In an article by John G. Cawelti titled " Chinatown and Generic Transformations in Recent American Films" (1979), Cawleti noticed a change signaled by films like Chinatown (1974) and The Wild Bunch (1969) noting that older genres were being transformed through cultivation of nostalgia and a critique of the myths cultivated by their respective genres. Todd found that this found its way into crime films of the 1980s with films that could be labeled as post-modern, in which he felt that "genres blur, pastiche prevails, and once-fixed ideals, such as time and meaning, are subverted and destabilized". This would apply to the American crime film which began rejecting linear storytelling and distinctions between right and wrong with works from directors like Brian de Palma with Dressed to Kill and Scarface and works from The Coen Brothers and David Lynch whose had Todd described as having "stylized yet gritty and dryly humorous pictures evoking dream states" with films like Blood Simple (1984) and Blue Velvet (1986) and would continue into the 1990s with films like Wild at Heart (1990). Quentin Tarantino would continue this trend in the 1990s with films where violence and crime is treated lightly such as Reservoir Dogs (1992), Pulp Fiction (1994) and Natural Born Killers (1994) while Lynch and the Coens would continue with Fargo (1996) and Lost Highway (1997). Other directors such as Martin Scorsese and Sidney Lumet would continue to more traditional crime films Goodfellas, Prince of the City (1980), Q & A (1990), and Casino (1995).
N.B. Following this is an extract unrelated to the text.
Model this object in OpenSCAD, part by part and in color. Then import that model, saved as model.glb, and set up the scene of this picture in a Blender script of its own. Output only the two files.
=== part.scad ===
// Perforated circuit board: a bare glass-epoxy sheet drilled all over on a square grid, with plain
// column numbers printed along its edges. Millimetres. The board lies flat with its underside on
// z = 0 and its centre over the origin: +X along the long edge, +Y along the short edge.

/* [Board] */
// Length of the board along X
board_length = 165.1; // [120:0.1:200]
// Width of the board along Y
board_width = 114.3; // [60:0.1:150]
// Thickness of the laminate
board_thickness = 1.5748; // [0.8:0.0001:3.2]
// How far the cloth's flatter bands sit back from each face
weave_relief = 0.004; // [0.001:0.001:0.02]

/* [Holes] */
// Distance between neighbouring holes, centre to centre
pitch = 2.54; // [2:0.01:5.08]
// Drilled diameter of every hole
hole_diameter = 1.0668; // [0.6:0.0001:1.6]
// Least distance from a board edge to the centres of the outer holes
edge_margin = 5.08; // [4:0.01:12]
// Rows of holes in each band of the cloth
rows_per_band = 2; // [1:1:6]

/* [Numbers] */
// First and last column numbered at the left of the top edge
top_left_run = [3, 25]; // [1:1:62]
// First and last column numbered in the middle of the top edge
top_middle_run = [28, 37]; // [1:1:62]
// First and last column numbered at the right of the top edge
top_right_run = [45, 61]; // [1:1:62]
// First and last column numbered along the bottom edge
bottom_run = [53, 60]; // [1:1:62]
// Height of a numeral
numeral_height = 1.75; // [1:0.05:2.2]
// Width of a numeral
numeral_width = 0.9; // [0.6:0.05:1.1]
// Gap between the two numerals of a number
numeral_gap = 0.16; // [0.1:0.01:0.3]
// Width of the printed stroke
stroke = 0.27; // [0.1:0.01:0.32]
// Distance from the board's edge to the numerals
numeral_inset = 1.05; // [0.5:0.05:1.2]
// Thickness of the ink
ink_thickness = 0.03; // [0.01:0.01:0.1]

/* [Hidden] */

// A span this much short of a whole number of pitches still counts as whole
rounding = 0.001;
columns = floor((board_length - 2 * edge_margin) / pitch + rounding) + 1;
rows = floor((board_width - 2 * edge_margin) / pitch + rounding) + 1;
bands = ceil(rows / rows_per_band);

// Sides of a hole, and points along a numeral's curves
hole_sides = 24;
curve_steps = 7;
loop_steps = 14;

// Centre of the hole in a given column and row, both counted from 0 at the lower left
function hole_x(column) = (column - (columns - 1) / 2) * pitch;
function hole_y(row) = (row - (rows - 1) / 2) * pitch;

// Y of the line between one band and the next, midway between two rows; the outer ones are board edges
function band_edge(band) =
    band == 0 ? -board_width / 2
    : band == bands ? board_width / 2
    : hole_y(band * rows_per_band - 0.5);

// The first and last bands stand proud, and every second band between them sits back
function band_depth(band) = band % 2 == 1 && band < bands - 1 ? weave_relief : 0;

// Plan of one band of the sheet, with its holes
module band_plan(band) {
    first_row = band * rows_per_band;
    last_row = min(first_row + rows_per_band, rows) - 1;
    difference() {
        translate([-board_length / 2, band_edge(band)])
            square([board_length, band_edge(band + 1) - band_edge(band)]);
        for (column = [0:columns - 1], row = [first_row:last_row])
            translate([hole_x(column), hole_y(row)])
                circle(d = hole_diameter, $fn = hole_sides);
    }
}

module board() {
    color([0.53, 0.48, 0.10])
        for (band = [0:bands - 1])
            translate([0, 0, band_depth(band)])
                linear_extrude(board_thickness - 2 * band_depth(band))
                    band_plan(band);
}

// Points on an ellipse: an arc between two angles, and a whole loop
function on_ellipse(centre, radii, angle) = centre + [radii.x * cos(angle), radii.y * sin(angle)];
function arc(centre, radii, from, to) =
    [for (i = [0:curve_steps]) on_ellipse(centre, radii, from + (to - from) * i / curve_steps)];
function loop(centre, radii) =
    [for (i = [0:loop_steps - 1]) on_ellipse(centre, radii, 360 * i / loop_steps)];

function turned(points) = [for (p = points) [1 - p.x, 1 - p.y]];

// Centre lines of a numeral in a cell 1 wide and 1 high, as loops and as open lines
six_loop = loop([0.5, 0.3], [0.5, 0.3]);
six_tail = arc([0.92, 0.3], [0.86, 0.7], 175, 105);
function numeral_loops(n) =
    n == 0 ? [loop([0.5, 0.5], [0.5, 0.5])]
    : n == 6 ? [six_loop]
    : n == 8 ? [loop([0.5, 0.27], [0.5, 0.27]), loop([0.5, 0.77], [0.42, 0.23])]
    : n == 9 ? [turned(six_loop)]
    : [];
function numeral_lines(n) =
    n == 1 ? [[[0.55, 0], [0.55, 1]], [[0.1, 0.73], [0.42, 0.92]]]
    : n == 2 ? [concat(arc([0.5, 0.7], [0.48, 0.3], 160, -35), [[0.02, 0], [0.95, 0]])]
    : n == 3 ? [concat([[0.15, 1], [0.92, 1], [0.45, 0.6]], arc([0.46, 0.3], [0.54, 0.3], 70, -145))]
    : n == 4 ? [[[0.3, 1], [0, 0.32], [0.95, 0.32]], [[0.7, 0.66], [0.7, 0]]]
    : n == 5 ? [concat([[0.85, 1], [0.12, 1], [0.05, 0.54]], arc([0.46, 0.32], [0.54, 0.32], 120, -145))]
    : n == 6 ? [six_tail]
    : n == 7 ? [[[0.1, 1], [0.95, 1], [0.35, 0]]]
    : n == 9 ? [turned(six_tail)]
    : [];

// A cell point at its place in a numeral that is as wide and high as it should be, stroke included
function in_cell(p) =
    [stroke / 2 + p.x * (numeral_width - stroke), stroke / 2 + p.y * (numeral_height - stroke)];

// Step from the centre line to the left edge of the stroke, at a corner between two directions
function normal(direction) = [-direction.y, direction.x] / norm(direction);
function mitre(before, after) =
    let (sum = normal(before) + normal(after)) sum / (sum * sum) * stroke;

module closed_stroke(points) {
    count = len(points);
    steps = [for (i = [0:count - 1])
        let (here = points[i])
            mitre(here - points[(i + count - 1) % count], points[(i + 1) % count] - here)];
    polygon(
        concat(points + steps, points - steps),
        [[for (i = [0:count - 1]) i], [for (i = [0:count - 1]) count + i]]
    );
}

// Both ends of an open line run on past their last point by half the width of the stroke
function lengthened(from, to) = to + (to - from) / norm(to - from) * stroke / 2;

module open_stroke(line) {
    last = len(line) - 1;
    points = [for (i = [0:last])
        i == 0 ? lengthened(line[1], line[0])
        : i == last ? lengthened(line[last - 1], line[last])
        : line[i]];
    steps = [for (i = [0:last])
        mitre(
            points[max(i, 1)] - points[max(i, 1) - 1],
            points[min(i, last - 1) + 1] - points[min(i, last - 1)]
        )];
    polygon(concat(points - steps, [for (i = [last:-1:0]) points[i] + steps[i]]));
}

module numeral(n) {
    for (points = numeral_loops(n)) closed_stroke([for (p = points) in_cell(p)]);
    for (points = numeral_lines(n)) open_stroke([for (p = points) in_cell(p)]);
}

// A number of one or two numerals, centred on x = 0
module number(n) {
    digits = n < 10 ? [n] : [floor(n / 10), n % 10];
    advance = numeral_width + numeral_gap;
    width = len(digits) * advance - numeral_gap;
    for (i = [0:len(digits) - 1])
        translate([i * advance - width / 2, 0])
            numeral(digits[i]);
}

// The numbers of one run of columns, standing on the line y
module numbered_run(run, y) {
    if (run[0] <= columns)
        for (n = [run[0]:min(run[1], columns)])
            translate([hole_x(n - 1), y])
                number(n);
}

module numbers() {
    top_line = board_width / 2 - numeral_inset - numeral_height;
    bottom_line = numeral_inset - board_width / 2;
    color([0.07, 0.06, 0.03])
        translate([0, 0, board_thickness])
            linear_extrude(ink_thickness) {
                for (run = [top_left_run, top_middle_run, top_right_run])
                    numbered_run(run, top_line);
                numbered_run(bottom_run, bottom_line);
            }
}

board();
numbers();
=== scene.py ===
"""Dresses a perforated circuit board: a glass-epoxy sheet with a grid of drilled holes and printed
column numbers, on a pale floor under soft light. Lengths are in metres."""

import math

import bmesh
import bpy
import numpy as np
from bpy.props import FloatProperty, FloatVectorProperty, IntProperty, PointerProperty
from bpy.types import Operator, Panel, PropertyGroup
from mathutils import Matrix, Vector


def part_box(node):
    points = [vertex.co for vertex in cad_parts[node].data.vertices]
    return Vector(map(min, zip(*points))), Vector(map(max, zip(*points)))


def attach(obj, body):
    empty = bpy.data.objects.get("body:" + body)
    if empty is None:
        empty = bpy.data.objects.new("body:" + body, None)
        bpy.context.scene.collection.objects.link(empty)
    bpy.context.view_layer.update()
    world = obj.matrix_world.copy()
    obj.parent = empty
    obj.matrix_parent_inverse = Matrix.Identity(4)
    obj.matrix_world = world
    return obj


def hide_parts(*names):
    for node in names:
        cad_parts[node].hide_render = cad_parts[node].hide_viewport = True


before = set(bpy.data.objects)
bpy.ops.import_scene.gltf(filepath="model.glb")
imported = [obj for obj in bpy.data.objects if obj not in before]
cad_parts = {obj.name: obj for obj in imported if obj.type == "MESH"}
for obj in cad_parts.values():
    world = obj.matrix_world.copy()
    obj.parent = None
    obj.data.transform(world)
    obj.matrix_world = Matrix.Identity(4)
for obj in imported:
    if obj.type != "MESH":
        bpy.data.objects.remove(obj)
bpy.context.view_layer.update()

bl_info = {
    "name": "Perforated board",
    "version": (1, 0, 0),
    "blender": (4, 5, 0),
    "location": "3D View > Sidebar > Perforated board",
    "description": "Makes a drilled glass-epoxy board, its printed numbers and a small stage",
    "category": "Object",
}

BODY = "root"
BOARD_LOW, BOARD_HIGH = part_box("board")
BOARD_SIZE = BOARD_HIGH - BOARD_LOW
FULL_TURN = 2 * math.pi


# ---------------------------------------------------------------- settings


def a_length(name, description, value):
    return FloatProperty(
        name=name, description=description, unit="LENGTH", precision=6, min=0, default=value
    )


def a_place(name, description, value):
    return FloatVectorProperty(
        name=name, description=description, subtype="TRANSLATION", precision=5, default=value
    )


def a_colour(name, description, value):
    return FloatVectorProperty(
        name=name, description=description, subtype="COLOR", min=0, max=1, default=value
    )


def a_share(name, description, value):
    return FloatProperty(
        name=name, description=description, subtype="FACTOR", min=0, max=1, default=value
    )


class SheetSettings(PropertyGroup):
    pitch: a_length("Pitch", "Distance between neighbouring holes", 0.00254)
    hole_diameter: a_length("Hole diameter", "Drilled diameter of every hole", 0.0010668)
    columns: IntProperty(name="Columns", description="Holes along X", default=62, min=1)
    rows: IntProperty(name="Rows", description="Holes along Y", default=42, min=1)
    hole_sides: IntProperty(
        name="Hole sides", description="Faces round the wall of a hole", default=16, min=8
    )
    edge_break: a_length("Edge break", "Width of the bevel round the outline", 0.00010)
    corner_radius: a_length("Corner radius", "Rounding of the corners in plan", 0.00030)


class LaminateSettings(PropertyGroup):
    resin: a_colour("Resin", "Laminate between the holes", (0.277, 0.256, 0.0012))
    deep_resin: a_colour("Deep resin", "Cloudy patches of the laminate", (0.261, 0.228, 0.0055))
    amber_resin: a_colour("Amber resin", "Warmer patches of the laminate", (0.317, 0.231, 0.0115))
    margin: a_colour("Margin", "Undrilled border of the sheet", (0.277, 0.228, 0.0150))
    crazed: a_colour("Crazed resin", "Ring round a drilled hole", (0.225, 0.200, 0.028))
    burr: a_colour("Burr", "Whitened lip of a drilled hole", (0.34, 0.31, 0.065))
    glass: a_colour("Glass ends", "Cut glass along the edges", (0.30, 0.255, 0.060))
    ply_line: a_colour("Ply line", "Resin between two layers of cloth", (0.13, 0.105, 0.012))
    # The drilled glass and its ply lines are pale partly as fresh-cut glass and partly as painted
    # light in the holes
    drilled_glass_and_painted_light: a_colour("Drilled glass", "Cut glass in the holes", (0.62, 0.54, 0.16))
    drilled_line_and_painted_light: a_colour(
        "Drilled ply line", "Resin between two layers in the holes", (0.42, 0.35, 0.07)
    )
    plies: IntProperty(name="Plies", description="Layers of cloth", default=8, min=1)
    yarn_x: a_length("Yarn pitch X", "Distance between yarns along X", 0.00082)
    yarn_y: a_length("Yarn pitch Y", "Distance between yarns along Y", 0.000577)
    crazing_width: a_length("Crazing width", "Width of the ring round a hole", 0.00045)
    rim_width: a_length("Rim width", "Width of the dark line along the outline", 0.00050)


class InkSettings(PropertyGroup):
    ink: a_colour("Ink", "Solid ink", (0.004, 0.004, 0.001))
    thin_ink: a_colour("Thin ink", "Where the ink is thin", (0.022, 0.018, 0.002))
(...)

Other trends of the 1990s extended boundaries of crime films, ranging from main characters who were female or Minority groups with films like Thelma and Louise (1991), Swoon (1991), Devil in a Blue Dress (1995), Bound (1996) and Dolores Claiborne (1996).
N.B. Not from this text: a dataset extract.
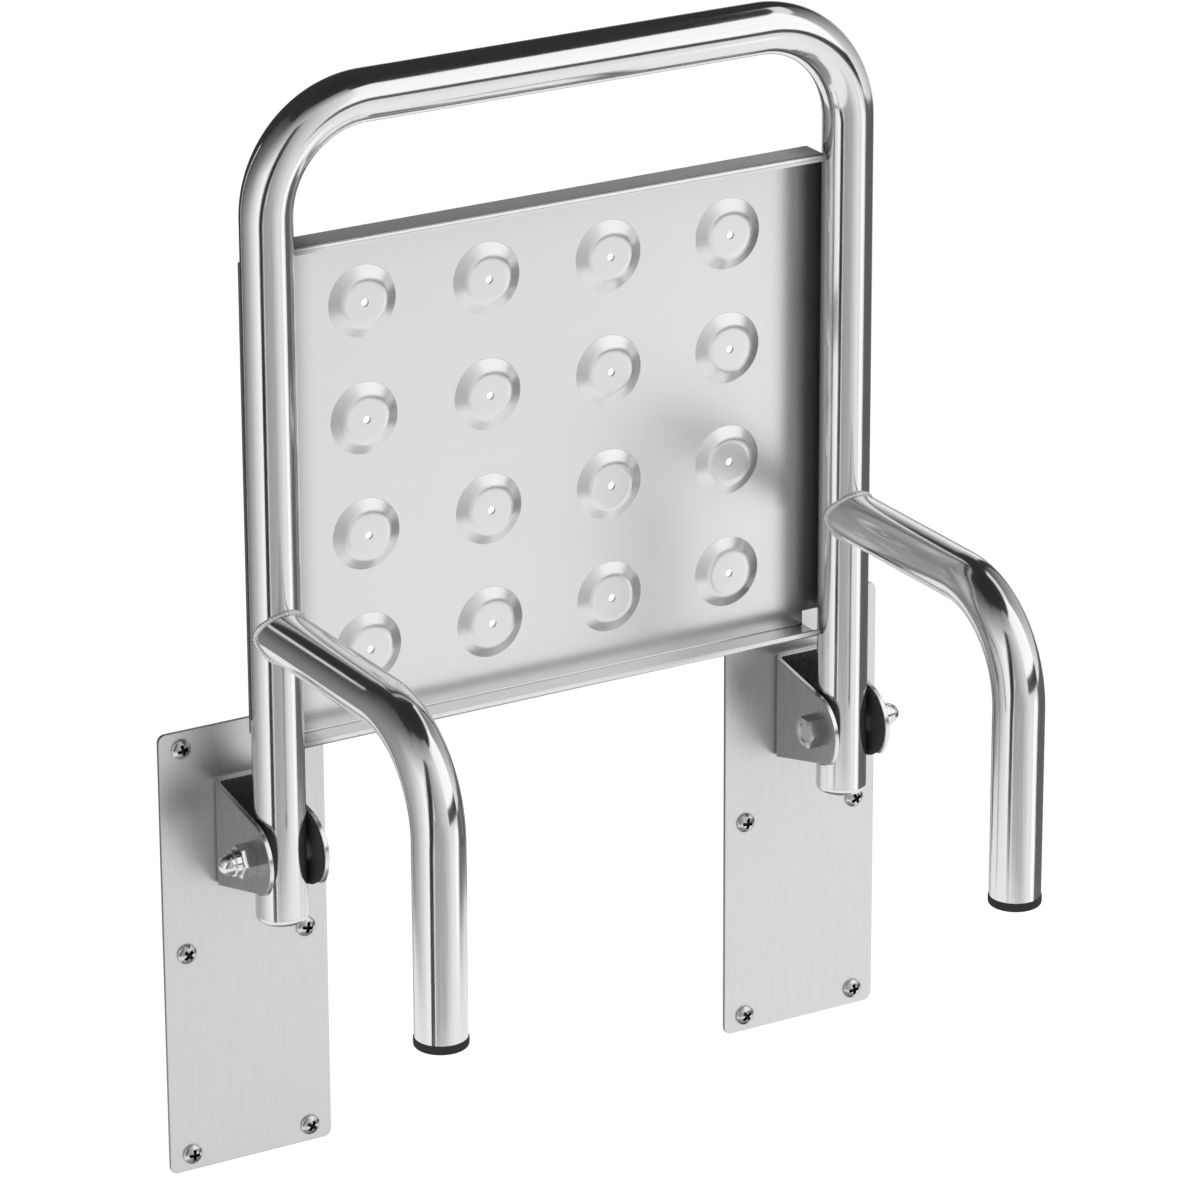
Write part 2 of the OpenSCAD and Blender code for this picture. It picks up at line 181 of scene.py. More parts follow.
@dataclass(frozen=True)
class Axes:
    """A local frame: where it stands and where its u, v and w point."""

    origin: tuple[float, float, float]
    u: tuple[float, float, float] = (1.0, 0.0, 0.0)
    v: tuple[float, float, float] = (0.0, 1.0, 0.0)
    w: tuple[float, float, float] = (0.0, 0.0, 1.0)

    def at(self, u: np.ndarray, v: np.ndarray, w: np.ndarray) -> np.ndarray:
        """Points of the shared frame: the origin plus u, v and w times their directions."""
        return stacked(u, v, w) @ np.array([self.u, self.v, self.w], float) + np.array(self.origin, float)

    def about(self, radius: np.ndarray, angles: np.ndarray, height: np.ndarray) -> np.ndarray:
        """Points about the w axis: (r cos a, r sin a, h) for each radius, angle and height."""
        return self.at(radius * np.cos(angles), radius * np.sin(angles), height)


class Route:
    """A flat route of straights and arcs, with its tangents and its length so far."""

    def __init__(self, start: tuple[float, float, float], heading: tuple[float, float, float],
                 across: tuple[float, float, float]) -> None:
        """Starts the route.

        Args:
            start: First point.
            heading: Direction at the start.
            across: Normal of the plane that the route lies in.
        """
        self.points = np.array([start], float)
        self.tangents = np.array([heading], float)
        self.across = np.array(across, float)

    def straight(self, length: float, steps: int) -> "Route":
        """Goes on along the last tangent: last point plus evenly growing lengths times the tangent.

        Args:
            length: Length of the straight.
            steps: Number of steps on it.

        Returns:
            The route itself.
        """
        shares = np.linspace(0, 1, steps + 1)[1:, None]
        heading = self.tangents[-1]
        self.points = np.concatenate([self.points, self.points[-1] + shares * length * heading])
        self.tangents = np.concatenate([self.tangents, np.repeat(heading[None], steps, axis=0)])
        return self

    def turn(self, radius: float, angle: float, steps: int) -> "Route":
        """Goes on along an arc: the centre plus the radius turned by evenly growing angles about the normal.

        Args:
            radius: Centre line radius.
            angle: Total turn in radians, positive from the heading towards across x heading.
            steps: Number of steps on the arc.

        Returns:
            The route itself.
        """
        heading = self.tangents[-1]
        inward = np.cross(self.across, heading) * math.copysign(1.0, angle)
        centre = self.points[-1] + inward * radius
        angles = abs(angle) * np.linspace(0, 1, steps + 1)[1:, None]
        arc = centre + radius * (heading * np.sin(angles) - inward * np.cos(angles))
        self.points = np.concatenate([self.points, arc])
        self.tangents = np.concatenate([self.tangents, heading * np.cos(angles) + inward * np.sin(angles)])
        return self

    def lengths(self) -> np.ndarray:
        """Length of the route up to each of its points."""
        steps = np.linalg.norm(np.diff(self.points, axis=0), axis=1)
        return np.concatenate([[0.0], np.cumsum(steps)])

    def rings(self, radius: float, angles: np.ndarray) -> np.ndarray:
        """Circles square to the route: point plus radius times (cos a * side + sin a * across).

        Args:
            radius: Radius of the circles.
            angles: Angles round the route.

        Returns:
            A grid of points, one row for each point of the route.
        """
        side = np.cross(self.across, self.tangents)
        around = (np.cos(angles)[None, :, None] * side[:, None, :]
                  + np.sin(angles)[None, :, None] * self.across)
        return self.points[:, None, :] + radius * around


class Skin:
    """Collects grids of points into one mesh object."""

    def __init__(self, name: str) -> None:
        """Starts an empty skin.

        Args:
            name: Name of the object.
        """
        self.name = name
        self.points: list[np.ndarray] = []
        self.quads: list[np.ndarray] = []
        self.uvs: list[np.ndarray] = []
        self.count = 0

    def grid(self, points: np.ndarray, wrap: bool = False, uv: np.ndarray | None = None) -> None:
        """Adds the quads between neighbouring points of a grid.

        Args:
            points: Rows by columns by 3.
            wrap: Whether the last column joins the first.
            uv: Surface coordinates, rows by columns (one more with wrap) by 2. Lengths along both directions
                of the grid take their place when left out.
        """
        rows, columns = points.shape[:2]
        index = np.arange(rows * columns).reshape(rows, columns) + self.count
        looped = points
        if wrap:
            index = np.concatenate([index, index[:, :1]], axis=1)
            looped = np.concatenate([points, points[:, :1]], axis=1)
        if uv is None:
            across = np.cumsum(np.linalg.norm(np.diff(looped, axis=1), axis=2), axis=1)
            along = np.cumsum(np.linalg.norm(np.diff(looped, axis=0), axis=2), axis=0)
            uv = stacked(np.pad(across, ((0, 0), (1, 0))).mean(axis=0)[None, :],
                         np.pad(along, ((1, 0), (0, 0))).mean(axis=1)[:, None])
        first, second = slice(None, -1), slice(1, None)
        picks = ((first, first), (first, second), (second, second), (second, first))
        self.quads.append(np.stack([index[pick] for pick in picks], axis=-1).reshape(-1, 4))
        self.uvs.append(np.stack([uv[pick] for pick in picks], axis=-2).reshape(-1, 2))
        self.points.append(points.reshape(-1, 3))
        self.count += rows * columns

    def rings(self, axes: Axes, rows: list[tuple], angles: np.ndarray, uv: np.ndarray | None = None) -> None:
        """Adds a surface ring by ring: (r cos a, r sin a, h) for each ring's r and h and each angle a.

        Args:
            axes: Where the surface stands, with w as its axis.
            rows: Radius and height of each ring, each one number or one for each angle.
            angles: Angles of the points.
            uv: Surface coordinates, as grid takes them.
        """
        radius, height = (np.stack([np.broadcast_to(row[part], angles.shape) for row in rows])
                          for part in (0, 1))
        self.grid(axes.about(radius, angles, height), wrap=True, uv=uv)

    def build(self, facing: tuple[float, float, float] | None = None, crease_deg: float = 38.0,
              weighted: bool = True) -> bpy.types.Object:
        """Makes the object: doubles merged, faces outwards, smooth between its creases.

        Args:
            facing: For an open sheet, the direction that most of its faces look in.
            crease_deg: Edges sharper than this stay sharp.
            weighted: Whether large flat faces set the normals of their corners.

        Returns:
            The new object, linked to the scene.
        """
        quads = np.concatenate(self.quads)
        mesh = bpy.data.meshes.new(self.name)
        mesh.vertices.add(self.count)
        mesh.vertices.foreach_set("co", np.concatenate(self.points).astype(np.float32).ravel())
        mesh.loops.add(quads.size)
        mesh.loops.foreach_set("vertex_index", quads.astype(np.int32).ravel())
        mesh.polygons.add(len(quads))
        mesh.polygons.foreach_set("loop_start", np.arange(0, quads.size, 4, dtype=np.int32))
        mesh.uv_layers.new(name=UV_NAME).uv.foreach_set(
            "vector", np.concatenate(self.uvs).astype(np.float32).ravel())
        mesh.update(calc_edges=True)
        work = bmesh.new()
        work.from_mesh(mesh)
        bmesh.ops.remove_doubles(work, verts=work.verts, dist=WELD_DISTANCE)
        bmesh.ops.dissolve_degenerate(work, edges=work.edges, dist=WELD_DISTANCE / 2)
        bmesh.ops.recalc_face_normals(work, faces=work.faces)
        if facing is not None:
            total = sum((face.normal * face.calc_area() for face in work.faces), Vector())
            if total.dot(Vector(facing)) < 0:
                bmesh.ops.reverse_faces(work, faces=work.faces)
        work.to_mesh(mesh)
        work.free()
        mesh.polygons.foreach_set("use_smooth", np.ones(len(mesh.polygons), bool))
        mesh.set_sharp_from_angle(angle=math.radians(crease_deg))
        piece = bpy.data.objects.new(self.name, mesh)
        bpy.context.scene.collection.objects.link(piece)
        if weighted:
            weigh_normals(piece)
        return piece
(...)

The archetypal gangster film was the Hollywood production Little Caesar (1931). A moral panic followed the release of the early gangster films following Little Caesar, which led to the 1935 Production Code Administration in 1935 ending its first major cycle. As early as 1939, the traditional gangster was already a nostalgic figure as seen in films like The Roaring Twenties (1939). American productions about career criminals became possible through the relaxation of the code in the 1950s and its abolition in 1966. While not the only or first gangster film following the fall of the production code, The Godfather (1972) was the most popular and launched a major revival of the style. The film followed the themes of the genres past while adding new emphasis on the intricate world of the mafia and its scale and seriousness that established new parameters for the genre.
The genre is sometimes used interchangeable with the term "caper". The term was used for the more dramatic films of the 1950s, while in the 1960s, it had stronger elements of romantic comedy with more playful elements as seen in films like The Thomas Crown Affair (1968) and Topkapi (1964).